Rico Apitz, der auch Sprecher der außerparlamentarischen Fraktion der FDP Lichtenberg ist, stellte klar: „Ein erfolgreicher Einwohnerantrag bedeutet nicht, dass eine Mehrheit das Anliegen unterstützt, sondern dass ein Thema eine so große Bedeutung hat, dass sich die BVV damit befassen muss. Daraus folgt keine Pflicht zur Zustimmung.“ An die Vertreter von LINKE, SPD und Grüne richtete er: „Angesichts der Ergebnisse der Befragung der Gewerbetreibenden bitte ich die Mitglieder des Wirtschaftsausschusses, in ihren Fraktionen als Anwälte der Wirtschaft aufzutreten und die aktuelle Beschlussfassung nochmal infrage zu stellen.“
Christian Petermann äußerte, dass aktuell eh eine schwierige wirtschaftliche Lage herrscht und man deshalb die Ursache für Probleme der Gewerbetreibenden nicht auf den Poller reduzieren könne.
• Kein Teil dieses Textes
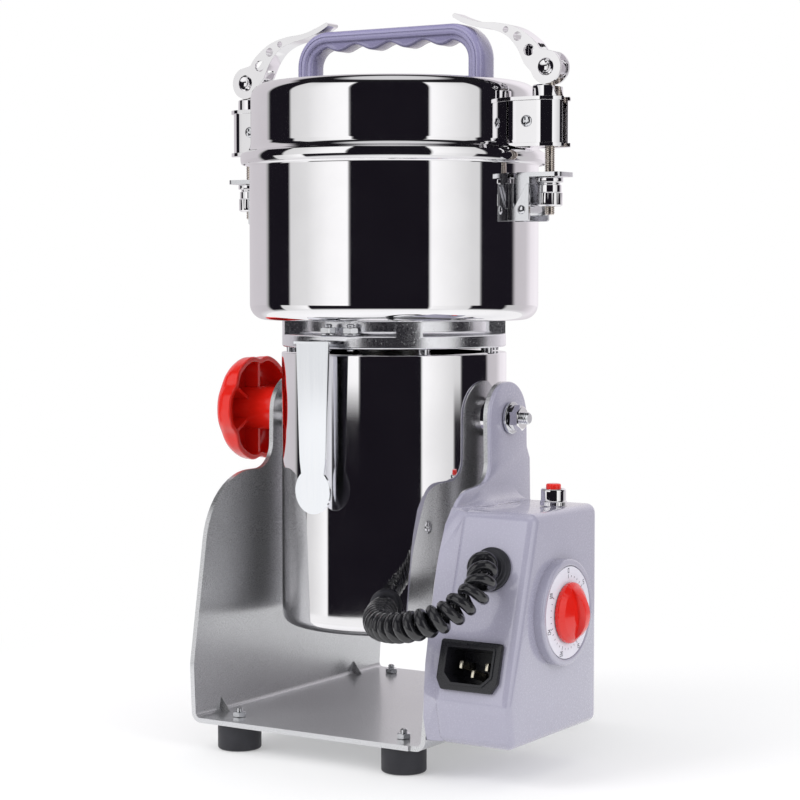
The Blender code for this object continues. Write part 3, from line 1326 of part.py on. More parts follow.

Die Betroffene Claudia Theissen entgegnete: „Wenn man doch weiß, dass die aktuelle wirtschaftliche Lage schwierig ist und dass die Gewerbetreibenden leiden, warum leitet man dann noch obendrauf mit einem Poller den Kundenverkehr um? Gerade jetzt müsste dafür gesorgt werden, dass wieder mehr Kunden zu uns kommen!“ Sie hat um eine erneute Behandlung des Themas im Verkehrsausschuss der BVV gebeten.
Dass es definitiv 15 Unternehmen mit wirtschaftlichen Problemen aufgrund des Pollers gibt, hat für Daniela Ehlers und Christian Petermann weniger Gewicht als das Interesse von Anwohnern an den positiven Effekten des Pollers für einen ruhigen Kiez, für Schulwegsicherheit und Luftverbesserung.
Die SPD, die in der BVV ebenfalls dagegen gestimmt hat, den Poller durch weniger drastische Maßnahmen zur Verkehrsberuhigung zu ersetzen, hat sich im Wirtschaftsausschuss nicht geäußert. Nach dem Verlauf der Diskussion ist nicht zu erwarten, dass LINKE, SPD oder Grüne ihre Position überdenken. Leider hat die Umfrage also wirklich nichts gebracht – außer Argumente gegen den Poller für die Öffentlichkeitsarbeit.